Big Mouth: The Sex Education You Never Received in School

by Madison N.

Originally airing in 2017, the Netflix series Big Mouth, created by Nick Kroll, Andrew Goldberg, Mark Levin, and Jennifer Flackett, has continued to make waves and attract controversy.  While some sing praises of the show’s raunchy approach at sex, gender and all things puberty, others simply see the show as a crude attempt at cheap jokes. Those that make this assumption, however, are missing the entire premise and goal of the series.  

The series follows a group of teenagers as they navigate the ups and downs of pubescent life.  From periods, to sex and sexuality, and even how to pleasure ones self, the show does not hold back. Over the course of five seasons we see the teens grow into themselves and their relationships change; because of this, individuals have found the show particularly easy to relate to; despite the fictional hormone monsters, love bugs, and anxiety mosquitoes.

So what makes Big Mouth any different from other adult humor series? What makes it worth your time and why should you watch it?  Well, if you attended a public school during the Middle School or High School sex education talks, you might learn a thing or two, or twenty. 

Whether it was from an uninvested gym teacher who might as well have preached to not have sex “because you will get pregnant and die,” much like in Mean Girls, or just another student in your class, who learned everything they know from an older sibling, and was passed through a ten person grapevine before making its way to you, you likely never received the sex education you really needed. 

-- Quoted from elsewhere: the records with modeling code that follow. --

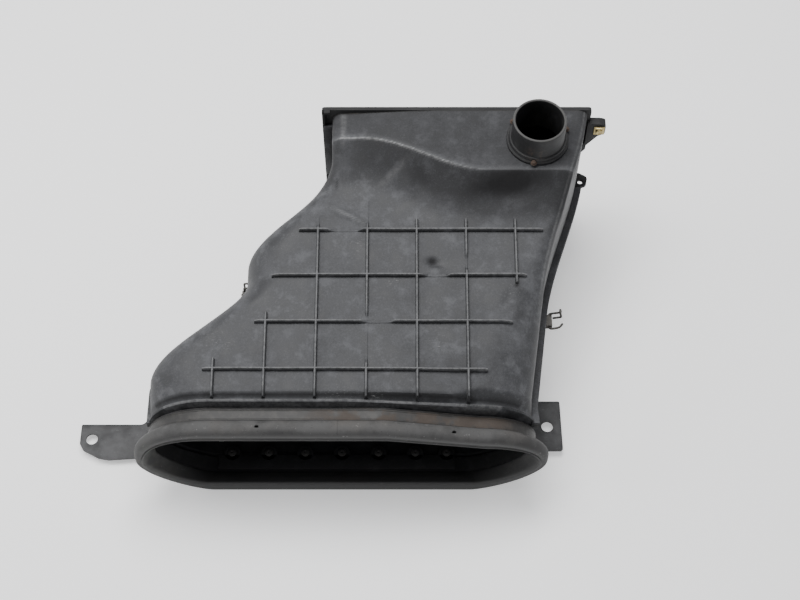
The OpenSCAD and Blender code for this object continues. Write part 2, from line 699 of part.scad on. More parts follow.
module drain_valve() {
    color("#1f1f1f") translate([drain_x, drain_y, 0]) {
        translate([0, 0, floor_z + wall]) cylinder(d = 20, h = 2, $fn = 48);
        translate([0, 0, 3]) cylinder(d = drain_hole_d, h = floor_z + wall - 3, $fn = 48);
    }
}

upper_shell();
lower_shell();
seam_gasket();
inlet_bellows();
clamp_band();
clamp_screw();
lip_retainer();
retainer_screws();
outlet_pipe();
pipe_seal();
pipe_screws();
filter_tray();
tray_screws();
rear_cover();
cover_seal();
filter_frame();
filter_pleats();
filter_mesh();
filter_seal();
left_bracket();
right_bracket();
bracket_bolts();
bracket_nuts();
clip_saddles();
right_clip();
left_clip();
cover_clip();
clip_nut();
drain_valve();
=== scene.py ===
"""Air filter housing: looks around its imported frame.

Shapes are worked out in millimetres and turned into metres when a piece is finished.
Every piece is closed, sits at the origin and rides on the body it belongs to.
"""
import json
import math

import bmesh
import bpy
from mathutils import Matrix, Vector, noise


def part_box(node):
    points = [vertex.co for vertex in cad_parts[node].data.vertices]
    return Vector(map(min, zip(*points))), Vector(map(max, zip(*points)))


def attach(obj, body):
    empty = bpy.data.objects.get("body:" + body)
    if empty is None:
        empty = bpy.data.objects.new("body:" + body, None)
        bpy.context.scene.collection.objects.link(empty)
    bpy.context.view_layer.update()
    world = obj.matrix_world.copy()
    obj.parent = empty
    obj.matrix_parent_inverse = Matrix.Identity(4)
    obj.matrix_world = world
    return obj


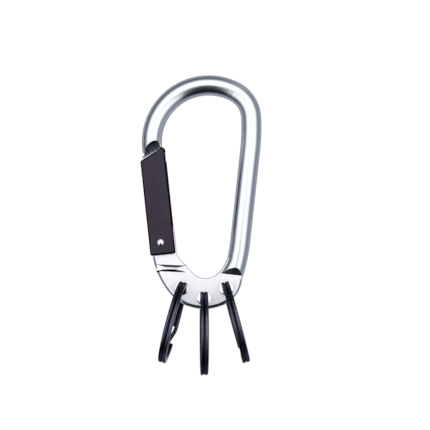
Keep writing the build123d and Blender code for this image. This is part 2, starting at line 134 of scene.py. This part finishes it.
# ------------------------------------------------------------------ materials
def blasted_aluminium():
    """Bead-blasted, clear anodised aluminium bar.

    Blasting spreads the tent's light into soft bands with a fine grain where they meet. The pressed
    flats are matte and nearly white, and the forged rim is smoother. The cutter's run-out is laid in
    a dark painted shade with fine parallel marks, and the hump's steps in a grey painted shade.
    """
    material, tree, where = new_tree("bead_blasted_clear_anodised_aluminium")
    place = where.outputs["Object"]
    spot = add(tree, "SeparateXYZ", {0: place})
    facing = add(tree, "SeparateXYZ", {0: where.outputs["Normal"]})
    depth = add(tree, "Math", {0: spot.outputs["Y"]}, operation="ABSOLUTE")
    front = add(tree, "Math", {0: facing.outputs["Y"]}, operation="ABSOLUTE")
    flat = masked(tree, (front, *FLAT_FACING), (depth, *FLAT_DEPTH))
    rim = masked(tree, (front, *RIM_FACING), (depth, *RIM_DEPTH), (spot.outputs["Z"], *RIM_HEIGHT))

    # The run-out's own frame: X along its slanted foot, Z up the cutter's curve.
    turned = add(
        tree, "Mapping",
        {"Vector": place, "Location": RUNOUT_FOOT, "Rotation": (0, -RUNOUT_TURN, 0)},
        vector_type="TEXTURE",
    )
    cut = add(tree, "SeparateXYZ", {0: turned})
    up = add(tree, "Math", {0: cut.outputs["Z"], 1: 0.0}, operation="MAXIMUM")
    square = add(tree, "Math", {0: up, 1: 2.0}, operation="POWER")
    square = add(tree, "Math", {0: RUNOUT_RADIUS**2, 1: square}, operation="SUBTRACT")
    drop = add(tree, "Math", {0: square}, operation="SQRT")
    curve = add(tree, "Math", {0: RUNOUT_FLAT + RUNOUT_RADIUS, 1: drop}, operation="SUBTRACT")
    over = add(tree, "Math", {0: depth, 1: curve}, operation="SUBTRACT")
    aside = add(tree, "Math", {0: cut.outputs["X"]}, operation="ABSOLUTE")
    under = (-limit for limit in RUNOUT_SKIN)
    # Painted shade: where the run-out's dark tone is laid.
    milled_painted_shade = masked(
        tree, (over, *RUNOUT_SKIN), (over, *under), (cut.outputs["Z"], *RUNOUT_START),
        (cut.outputs["Z"], *RUNOUT_END), (aside, *RUNOUT_SIDE),
    )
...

Sex education in school systems has never set up students for true sexual preparedness, or successful understanding of their own bodies. Planned Parenthood, a non-profit organization that provides reproductive health care to individuals in the United States, has completed mounds of research on the negative effects of poor sexual education in schools. While only 34 states mandate HIV education, even less require sex education- only 24.  School districts a majority of the time left to their own devices when it comes to deciding when, how, and what information is shared. Planned Parenthood continually works to advocate to increase these numbers and raise funding for effective sex education in shcools.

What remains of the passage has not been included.